Originally Posted by moondog
Taking a step back, I must opine that the general tone of your posts suggests that you have a chip on your shoulder with respect to telephony in China. I happen to agree with you that the system could be (much) better. That having been said, expecting it to be something it's not is kind of silly IMO.

On your next visit to China, I advise you to get a SIM that permits you to make old school phone calls.
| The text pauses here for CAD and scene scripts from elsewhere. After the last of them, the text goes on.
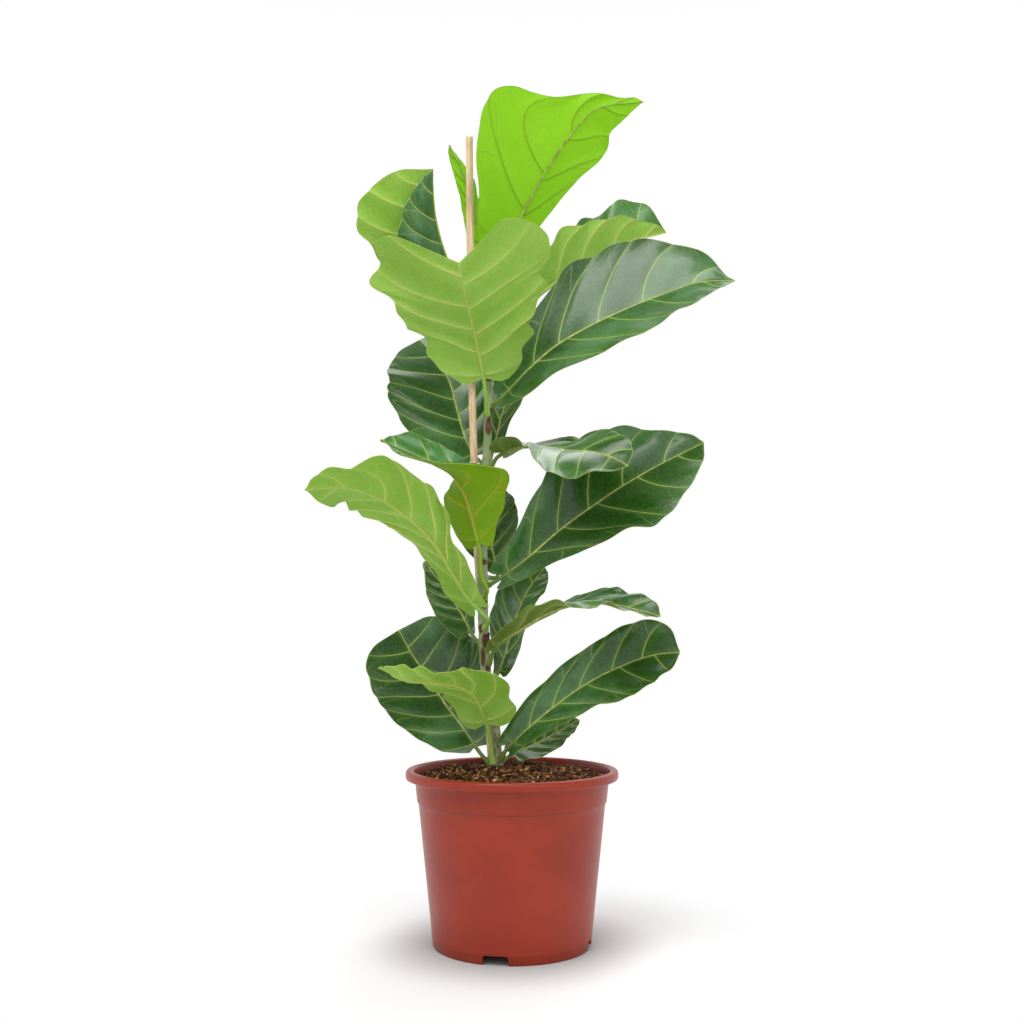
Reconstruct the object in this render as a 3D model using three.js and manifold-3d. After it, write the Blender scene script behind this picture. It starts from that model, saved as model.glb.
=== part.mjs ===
// Potted fiddle leaf fig: nursery pot, soil, support stake, stem, bud, scales and leaves.
// Millimetres, +Z up. Origin: on the pot's axis at the level it stands on. Front of the plant is -Y.
import * as THREE from 'three';
import { mergeVertices } from 'three/addons/utils/BufferGeometryUtils.js';
import Module from 'manifold-3d';

const wasm = await Module();
wasm.setup();

// ---- driving dimensions -------------------------------------------------------------------
const CLEARANCE = 0.3; // between pieces that touch
const CUT_DEPTH = { drain: 6, notch: 16 }; // of what is taken out of the pot

const POT = {
  height: 192.5,
  rimRadius: 120,
  lipInnerRadius: 110.7,
  lipHeight: 10.5,
  bodyTopRadius: 109.5, // under the lip
  stepHeight: 157, // the band above this height stands proud
  stepDepth: 1.4,
  footRadius: 88.2,
  wall: 1.9,
  floorHeight: 10.8, // underside of the raised floor
  padRadius: 28, // centre of the floor, which stands on the ground
  drainRadius: 57, // circle of the drain holes
  drainHole: 5,
  drainCount: 8,
  notchWidth: 27.6,
  notchHeight: 10.2,
  notchCount: 4,
  notchAngle: -101.4, // degrees round from +X, the first notch, near the front
  notchCorner: 3, // bevel of its upper corners
  sides: 48,
};

const SOIL = { edgeHeight: 184.5, moundHeight: 194.5, sides: 40 };

const STAKE = {
  // centre line from the foot in the soil to the top; it crosses behind the stem
  line: [
    [-13, 13, 35],
    [-18, 14, 120],
    [-27, 14, 246],
    [-33, 13, 337],
    [-39.5, 9, 429],
    [-43.5, 1, 533],
    [-46, -7, 614],
    [-47.5, -12, 695],
    [-50, -18, 924],
  ],
  radius: 4.2,
  sides: 12,
  steps: 18,
};

const STEM = {
  // centre line, from inside the soil to the growing tip
  line: [
    [-15, 1, 125],
    [-17, 0, 185],
    [-21, 0, 247],
    [-28, 0, 280],
    [-32, 0, 337],
    [-34, 0, 406],
    [-33, 0, 475],
    [-29, 0, 556],
    [-28, 0, 615],
    [-27, 0, 674],
    [-24, 0, 734],
    [-18, 0, 776],
  ],
  footRadius: 6.8,
  tipRadius: 3.6,
  sides: 12,
  steps: 34,
};

const LEAF = {
  thickness: 1.0,
  ribThickness: 2.4, // extra under the midrib
  petioleRadius: 1.9,
  stemClearance: 2.4, // from the stem's bark to the petiole's end
  tipHalfWidth: 0.7,
  alongBlade: 13, // stations
  alongPetiole: 2,
};

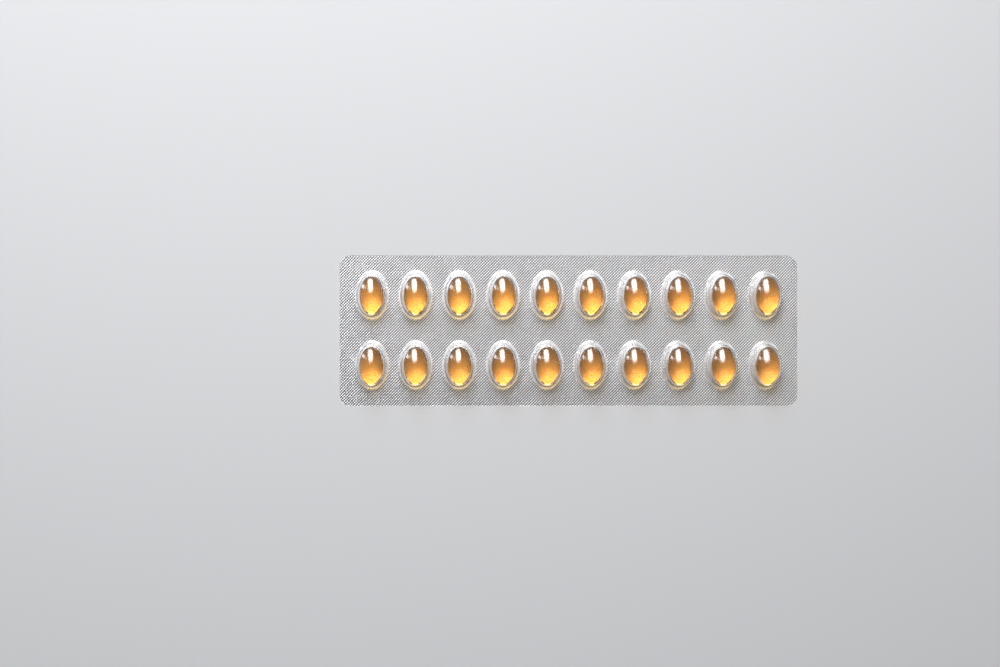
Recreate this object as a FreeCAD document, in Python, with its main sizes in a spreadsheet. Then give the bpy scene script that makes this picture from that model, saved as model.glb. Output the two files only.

Sorry if I sound a bit peeved, but...I am a little bit peeved. First of all, I bought a SIM card at mychinaunicom.com, which I later found out was way overpriced (imagine my surprise when my friend told me that he pays only ¥20/GB). And actually I found a SIM card from my previous visit to China (bought in China at my hotel) and looked at the pricing, and it's true. ¥30/500MB, ¥50/1GB, and ¥100/2.5GB was the pricing from 2 years ago. Even with the roughly 50% markup the guy at the hotel sold it to me for, it was still cheaper than the card I bought this time. Second, the last time I was in China (1.5 to 2 years ago), these dropouts either did not occur, did not occur as often, or I do not remember them happening. It seems like the problem has gotten worse. Now if I were paying ¥20/GB, I'd probably be willing to overlook some of these problems, but I was paying a lot more than that. When I pay US$25 for 1GB of data, I expect the service to be fairly decent, especially in the middle of two of China's biggest cities, and what I got was anything but. This also happened with the Unicom HK card I had; the data connection would drop occasionally. A few times, my phone's modem even sort of "locked up" and refused to connect to the data network until I put it in airplane mode and took it out of airplane mode. I've had this happen in the US a handful of times, maybe once every 2-3 months. In China it was happening every 1-2 days. Third, they've made it an even bigger pain to obtain a SIM than it was on my previous visit. There are rumors flying about having to cancel 4G plans before you leave China or you get blacklisted (not sure if that's true or not). But LvyCom, an authorized distributor, has something about this on their main website: http://www.lvycom.com/ It says SIM cards from other providers and obtained from other China Unicom sources like official stores "Require tedious cancellation process; fail to cancel will cause bad credit and debt." This is the first time I've seen any authorized distributor chime in on this rumor.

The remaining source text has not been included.